Furiose Jagd auf den letzten Rennkilometern
Carlos Sainz hielt die Spitze, aber Rivale Leclerc war schon auf Rang fünf abgerutscht. Und George Russell im Mercedes drückte, forderte mehr Motorenpower vom Kommandostand, als er auf eine Sekunde herangekommen war: "Sagt mir, was ich tun muss, um zu gewinnen!" Überholen, was sonst? Hinter ihm lauerten Norris und Hamilton.
Mercedes schnappte den Funkspruch von Spitzenreiter Sainz auf, dass dieser noch eine Sekunde Rundenzeit in der Hinterhand habe. Kühle Replik von Verfolger Russell, der vor dem letzten Drittel auf 0,8 Sekunden dran war: "Mich wundert, dass er nicht zwei gesagt hat." Bevor es zu einem Angriff kam, rollte der Alpine von Esteban Ocon in der 43. Runde aus - das Rennen wurde virtuell neutralisiert. Das spielte auch Verstappen in die Hände. Mercedes holte überraschend beide Piloten rein, volles Risiko.

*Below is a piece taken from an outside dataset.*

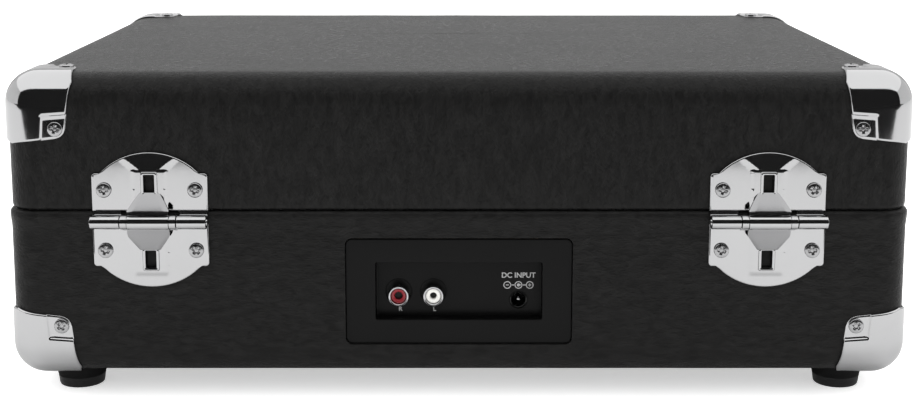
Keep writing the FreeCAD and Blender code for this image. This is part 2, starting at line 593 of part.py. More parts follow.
def drive_belt():
    band = belt_loop(value("belt_t")).cut(belt_loop(0)).extrude(Vector(0, 0, value("belt_h")))
    thing = doc.addObject("Part::Feature", "drive_belt")
    thing.Shape = band
    thing.Placement = FreeCAD.Placement()
    node("drive_belt", thing)


def tonearm():
    # fixed base with the arm's bearing, and the rest post
    disc = rod("arm_base_r", "arm_base_z - deck_z", "arm_x", "arm_y", "deck_z")
    shaft_bore = rod("3.06", "60", "arm_x", "arm_y", "deck_z - 20")
    neck = rod("3.3", "deck_t + 10", "arm_x", "arm_y", "deck_z - deck_t - 10")
    lift_bore = rod("stem_r + 0.06", "60", "arm_x - stem_in", "arm_y - stem_fore", "deck_z - 20")
    cue_posts = [box((f"cue_x + ({low})", f"cue_x + ({high})"), ("cue_y - 3", "cue_y + 3"),
                     ("arm_base_z - 1", "cue_z + 3")) for low, high in (("0 - 5", "0 - 3"), ("3", "5"))]
    cue_pin = rod("1", "10", "cue_x - 5", "cue_y", "cue_z", "x")
    node("tonearm_base", cut(fuse(disc, neck, *cue_posts, cue_pin), shaft_bore, lift_bore))
    post = box(("arm_x - 5", "arm_x + 8.5"), ("rest_y - 4", "rest_y + 4"), ("deck_z", "arm_z - arm_r - 0.4"))
    wall = box(("arm_x + arm_r + 0.6", "arm_x + 8.5"), ("rest_y - 4", "rest_y + 4"), ("deck_z", "clip_z - 2.4"))
    clip_ears = [box(("arm_x + arm_r + 0.6", "arm_x + 8.5"), (f"rest_y + ({low})", f"rest_y + ({high})"),
                     ("clip_z - 3", "clip_z + 2")) for low, high in (("0 - 4", "0 - 2.6"), ("2.6", "4"))]
    clip_pin = rod("0.8", "8", "clip_x", "rest_y - 4", "clip_z", "y")
    node("tonearm_rest", fuse(post, wall, *clip_ears, clip_pin))
    arm_clip = box(("clip_x - 0.8", "clip_x + 0.8"), ("rest_y - 2.3", "rest_y + 2.3"), ("clip_z", "clip_z + 13"))
    clip_eye = rod("1.7", "4.6", "clip_x", "rest_y - 2.3", "clip_z", "y")
    clip_bore = rod("0.86", "10", "clip_x", "rest_y - 5", "clip_z", "y")
    node("arm_clip", cut(fuse(arm_clip, clip_eye), clip_bore))
    # swinging yoke on its shaft
    shaft = rod("3", "deck_t + 24", "arm_x", "arm_y", "deck_z - deck_t - 12")
    hub = rod("hub_r", "4", "arm_x", "arm_y", "arm_base_z + 0.4")
    foot = box(("arm_x - ear_x - ear_t", "arm_x + ear_x + ear_t"), ("arm_y - 6", "arm_y + 6"),
               ("arm_base_z + 3", "arm_base_z + 7"))
    ears = [box((f"arm_x + ({low})", f"arm_x + ({high})"), ("arm_y - 6", "arm_y + 6"),
                ("arm_base_z + 3", "arm_z + 4"))
            for low, high in (("0 - ear_x - ear_t", "0 - ear_x"), ("ear_x", "ear_x + ear_t"))]
    axle = rod("axle_r", "2 * ear_x + 2", "arm_x - ear_x - 1", "arm_y", "arm_z", "x")
    node("tonearm_yoke", fuse(shaft, hub, foot, *ears, axle))
    # tilting arm
    length = "arm_len - 14 + tail"
    tube_rod = rod("arm_r", length, "arm_x", "arm_y - arm_len + 14", "arm_z", "y")
    bearing = box(("arm_x - ear_x + 0.6", "arm_x + ear_x - 0.6"), ("arm_y - 6", "arm_y + 6"),
                  ("arm_z - 5", "arm_z + 5"))
    axle_bore = rod("axle_r + 0.06", "60", "arm_x - 30", "arm_y", "arm_z", "x")
    node("tonearm_tube", cut(fuse(tube_rod, bearing), axle_bore))
    outline = [("0 - 4.5", "14"), ("4.5", "14"), ("8", "4"), ("8", "0 - 8"), ("0 - 8", "0 - 8"), ("0 - 8", "4")]
    shell = plate(outline, "XY_Plane", "7", "arm_x", "arm_y - arm_len", "arm_z")
    belly = box(("arm_x - 6.4", "arm_x + 6.4"), ("arm_y - arm_len - 6", "arm_y - arm_len + 4"),
                ("arm_z - 5", "arm_z - 0.5"))
    node("headshell", cut(shell, belly))
    cartridge = box(("arm_x - 6", "arm_x + 6"), ("arm_y - arm_len - 5", "arm_y - arm_len + 3.6"),
                    ("arm_z - 8", "arm_z - 0.5"))
    stylus = doc.addObject("Part::Cone", "Stylus")
    bind(stylus, "Radius1", "0.3")
    bind(stylus, "Radius2", "1.2")
    bind(stylus, "Height", "2.6")
    put(stylus, "arm_x", "arm_y - arm_len", "arm_z - 10.4")
    node("cartridge", fuse(cartridge, stylus))
    node("counterweight", tube("weight_r", "arm_r", "12", "arm_x", "arm_y + tail - 13", "arm_z", "y"))
    # cueing: a lift bar under the tube, and the lever that raises it
    sector = tube("lift_r + lift_w / 2", "lift_r - lift_w / 2", "1.6", "arm_x", "arm_y", "arm_z - arm_r - 1.9")
    outline = [("2", "0"), ("2", "0 - 30"), ("0 - 22", "0 - 30"), ("0 - 30", "0 - 12"), ("0", "0")]
    window = plate(outline, "XY_Plane", "60", "arm_x", "arm_y", "arm_z")
    stem = rod("stem_r", "16", "arm_x - stem_in", "arm_y - stem_fore", "arm_z - arm_r - 17")
    node("cue_lift", fuse(common(sector, window), stem))
    lever = box(("cue_x - 2", "cue_x + 2"), ("cue_y - 30", "cue_y"), ("cue_z - 1.2", "cue_z + 1.2"))
    lever_eye = rod("2.4", "5.4", "cue_x - 2.7", "cue_y", "cue_z", "x")
    lever_bore = rod("1.06", "20", "cue_x - 10", "cue_y", "cue_z", "x")
    node("cue_lever", cut(fuse(lever, lever_eye), lever_bore))


def controls():
    tall = "knob_z - deck_z"
    knob = [("0", "0 - 12"), ("2.9", "0 - 12"), ("2.9", "0.6"), ("knob_r - 0.6", "0.6"), ("knob_r", "1.4"),
            ("knob_r - 0.8", f"{tall} - 1"), ("knob_r - 1.8", tall), ("0", tall)]
    for name, y in (("volume_knob", "volume_y"), ("function_knob", "function_y")):
        body = turned(knob, "strip_x", y, "deck_z")
        mark = box(("strip_x - 0.6", "strip_x + 0.6"), (f"{y} + 2", f"{y} + knob_r - 2.4"),
                   ("knob_z - 0.8", "knob_z + 1"))
        node(name, cut(body, mark))
    for name, y in (("speed_selector", "speed_y"), ("auto_stop_switch", "stop_y")):
        cap = rounded(("strip_x - 4", "strip_x + 4"), (f"{y} - 3", f"{y} + 3"), ("deck_z + 0.4", "deck_z + 6"),
                      "1.2", None, "0.8")
        stem = box(("strip_x - 2", "strip_x + 2"), (f"{y} - 2", f"{y} + 2"),
                   ("deck_z - deck_t - 0.6", "deck_z + 1"))
        node(name, fuse(cap, stem))
    low = "deck_z - deck_t"
    pots = [tube("8", "3", "13", "strip_x", y, f"{low} - 13.2") for y in ("volume_y", "function_y")]
    switches = [box(("strip_x - 6", "strip_x + 6"), (f"{y} - 12", f"{y} + 12"), (f"{low} - 9", f"{low} - 0.8"))
                for y in ("speed_y", "stop_y")]
    node("control_bodies", *pots, *switches)
    led = [("0", "0 - 8"), ("2.5", "0 - 8"), ("2.5", "0.6"), ("1.6", "1.6"), ("0", "1.6")]
    node("power_led", turned(led, "strip_x", "led_y", "deck_z"))
    nut = [("jack_r", "0 - 14"), ("jack_r + 2", "0 - 14"), ("jack_r + 2", "0.2"), ("jack_r + 3.4", "0.2"),
           ("jack_r + 3.4", "1.4"), ("jack_r", "1.4")]
    node("headphone_jack", turned(nut, "strip_x", "jack_y", "deck_z"))
    ring = [("post_r + 0.3", "0"), ("adapter_r", "0"), ("adapter_r", "1"), ("adapter_r - 3", "4"),
            ("post_r + 0.3", "4")]
    node("adapter_45", turned(ring, "post_x", "post_y", "deck_z + 0.2"))


def loudspeakers():
    grilles, frames, cones = [], [], []
    for side in ("speaker_x", "0 - speaker_x"):
        disc = rod("speaker_r", "2", side, "speaker_y", "deck_z - 1.8")
        slots = []
        for index in range(-3, 4):
            half = f"sqrt((speaker_r - 3) ^ 2 - ({index} * slot_pitch) ^ 2)"
            middle = f"speaker_y + ({index}) * slot_pitch"
            slots.append(box((f"{side} - {half}", f"{side} + {half}"),
                             (f"{middle} - slot_half", f"{middle} + slot_half"), ("deck_z - 3", "deck_z + 1")))
        grilles.append(cut(disc, *slots))
        basket = [("magnet_r", "0"), ("magnet_r + 1", "0"), ("speaker_r + 3", "14"), ("speaker_r + 3", "16"),
                  ("speaker_r", "16"), ("speaker_r", "15"), ("magnet_r", "1")]
        magnet = rod("magnet_r", "9", side, "speaker_y", "deck_z - deck_t - 25")
        frames.append(fuse(turned(basket, side, "speaker_y", "deck_z - deck_t - 16.1"), magnet))
        cone = [("0", "4"), ("4", "5"), ("speaker_r - 3.4", "13"), ("speaker_r - 1.2", "14.4"),
                ("speaker_r - 1.2", "13.9"), ("speaker_r - 3.2", "12.4"), ("4", "4.2"), ("0", "3.4")]
        cones.append(turned(cone, side, "speaker_y", "deck_z - deck_t - 15.6"))
    node("speaker_grilles", *grilles)
    node("speaker_frames", *frames)
    node("speaker_cones", *cones)


def electronics():
    board = box(("30", "110"), ("0", "60"), ("24", "25.6"))
    posts = [rod("2.5", "8", x, y, "16") for x in ("34", "106") for y in ("4", "56")]
    chips = [box((x, f"{x} + 14"), (y, f"{y} + 10"), ("25.6", "28")) for x, y in (("44", "14"), ("72", "36"))]
    caps = [rod("4", "11", x, "46", "25.6") for x in ("44", "56")]
    node("main_board", fuse(board, *posts, *chips, *caps))


base_tray()
lid_shell()
place_guards("base_corner_guards", "base_w", "base_d", "foot_z", False)
place_guards("lid_corner_guards", "lid_w", "lid_d", "top_z", True)
case_screws()
feet()
hinges()
jack_panel()
latches()
handle()
deck()
turntable()
drive_belt()
tonearm()
controls()
loudspeakers()
electronics()
doc.recompute()

for thing in doc.Objects:
    if "Invalid" in thing.State or "Error" in thing.State:
        raise RuntimeError(f"{thing.Name} ({thing.Label}) did not recompute: {thing.State}")
os.makedirs("parts", exist_ok=True)
for thing in nodes:
    if thing.Shape.isNull() or not thing.Shape.isValid():
        raise RuntimeError(f"{thing.Label} has no valid shape")
    thing.Shape.exportStep(f"parts/{thing.Label}.step")
    bounds = thing.Shape.BoundBox
    print(f"{thing.Label:22s} {len(thing.Shape.Solids):3d} solids {thing.Shape.Volume:12.1f} mm3 "
          f"x {bounds.XMin:7.1f} {bounds.XMax:7.1f} y {bounds.YMin:7.1f} {bounds.YMax:7.1f} "
          f"z {bounds.ZMin:6.1f} {bounds.ZMax:6.1f}")
print(len(nodes), "nodes")
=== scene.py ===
import json
import math

import bmesh
import bpy
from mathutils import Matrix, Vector, noise
from mathutils.geometry import tessellate_polygon


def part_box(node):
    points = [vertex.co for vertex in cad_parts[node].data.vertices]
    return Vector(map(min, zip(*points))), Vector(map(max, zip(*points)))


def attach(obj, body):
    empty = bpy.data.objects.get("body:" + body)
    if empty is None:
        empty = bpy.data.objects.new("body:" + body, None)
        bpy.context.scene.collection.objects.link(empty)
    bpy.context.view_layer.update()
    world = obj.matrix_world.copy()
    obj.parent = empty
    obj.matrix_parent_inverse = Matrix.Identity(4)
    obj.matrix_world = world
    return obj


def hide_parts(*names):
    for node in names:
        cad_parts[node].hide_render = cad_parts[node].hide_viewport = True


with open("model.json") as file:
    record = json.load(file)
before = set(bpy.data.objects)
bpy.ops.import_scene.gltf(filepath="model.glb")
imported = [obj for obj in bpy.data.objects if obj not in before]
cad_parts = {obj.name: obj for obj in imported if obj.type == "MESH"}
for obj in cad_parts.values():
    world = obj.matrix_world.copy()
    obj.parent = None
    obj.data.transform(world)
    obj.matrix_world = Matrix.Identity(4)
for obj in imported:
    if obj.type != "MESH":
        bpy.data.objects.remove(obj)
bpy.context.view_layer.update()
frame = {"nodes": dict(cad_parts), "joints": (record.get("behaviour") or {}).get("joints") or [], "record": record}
MM = 0.001
RIPPLE_SEED = 7
noise.seed_set(RIPPLE_SEED)  # noise_vector takes its offsets from the clock otherwise


# ---------------------------------------------------------------- places, read from the frame, in millimetres
def corners(node):
    """Lowest and highest corner of a CAD node."""
    low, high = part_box(node)
    return low / MM, high / MM


def joint_place(name):
    found = next(joint for joint in frame["joints"] if joint["name"] == name)
    return Vector(found["pos_m"]) / MM


BASE_LOW, BASE_HIGH = corners("base_leatherette")
LID_LOW, LID_HIGH = corners("lid_leatherette")
EDGE_R = 12.0
BACK = BASE_HIGH.y
FRONT = BASE_LOW.y
PANEL_LOW, PANEL_HIGH = corners("jack_panel")
PIN = joint_place("lid_hinge")
HINGE_X = corners("hinge_pins")[1].x - 22.7
GUARD_T = corners("lid_corner_guards")[1].x - LID_HIGH.x
SCREW_IN = 20.7
OUT_BACK = "+y"
OUT_FRONT = "-y"
# for each outward direction: the direction itself, then the two directions of a drawing seen against it
FACINGS = {
    "+x": (Vector((1, 0, 0)), Vector((0, 1, 0)), Vector((0, 0, 1))),
    "-x": (Vector((-1, 0, 0)), Vector((0, -1, 0)), Vector((0, 0, 1))),
    "+y": (Vector((0, 1, 0)), Vector((-1, 0, 0)), Vector((0, 0, 1))),
    "-y": (Vector((0, -1, 0)), Vector((1, 0, 0)), Vector((0, 0, 1))),
    "+z": (Vector((0, 0, 1)), Vector((1, 0, 0)), Vector((0, 1, 0))),
    "-z": (Vector((0, 0, -1)), Vector((1, 0, 0)), Vector((0, -1, 0))),
}


# ---------------------------------------------------------------- outlines
def rounded_outline(points, radii, steps=5):
    """A closed outline with an arc at each corner; radii is one number or one for each corner."""
    count = len(points)
    if isinstance(radii, (int, float)):
        radii = [radii] * count
    outline = []
    for index in range(count):
        corner = Vector(points[index])
        before = (Vector(points[index - 1]) - corner).normalized()
        after = (Vector(points[(index + 1) % count]) - corner).normalized()
        radius = radii[index]
        if radius <= 0 or abs(before.dot(after)) > 0.999:
            outline.append(tuple(corner))
            continue
        half = before.angle(after) / 2
        centre = corner + (before + after).normalized() * (radius / math.sin(half))
        start = corner + before * (radius / math.tan(half)) - centre
        end = corner + after * (radius / math.tan(half)) - centre
        for step in range(steps + 1):
            share = step / steps
            outline.append(tuple(centre + start.slerp(end, share).normalized() * radius))
    return outline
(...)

Von Rang vier und fünf begann die entscheidende Phase der Jagd, allerdings mit großem Rückstand. Ein Signal an die Ferrari-Piloten, die richtig Gas gaben. "Mach schneller!", forderte der Stratege Carlos Sainz auf. Neun Runden vor Schluss war Russell zumindest an Leclerc dran - und vorbei. Hamilton folgte im Schlepptau. Noch acht Runden und acht Sekunden auf die Spitze - jetzt ging es erst richtig los. Die ersten Vier innerhalb von 3,1 Sekunden, bei noch vier Runden. Es wurde immer enger, nur noch 1,4 Sekunden auf den letzten zehn Kilometern. Den ersten Mercedes-Angriff auf Platz zwei wehrte Norris ab, Russell leistete sich einen späten Fahrfehler und vergab damit den Podestplatz. Das half auch Sainz - der kaum noch Gummi auf der Felge hatte und trotzdem siegte.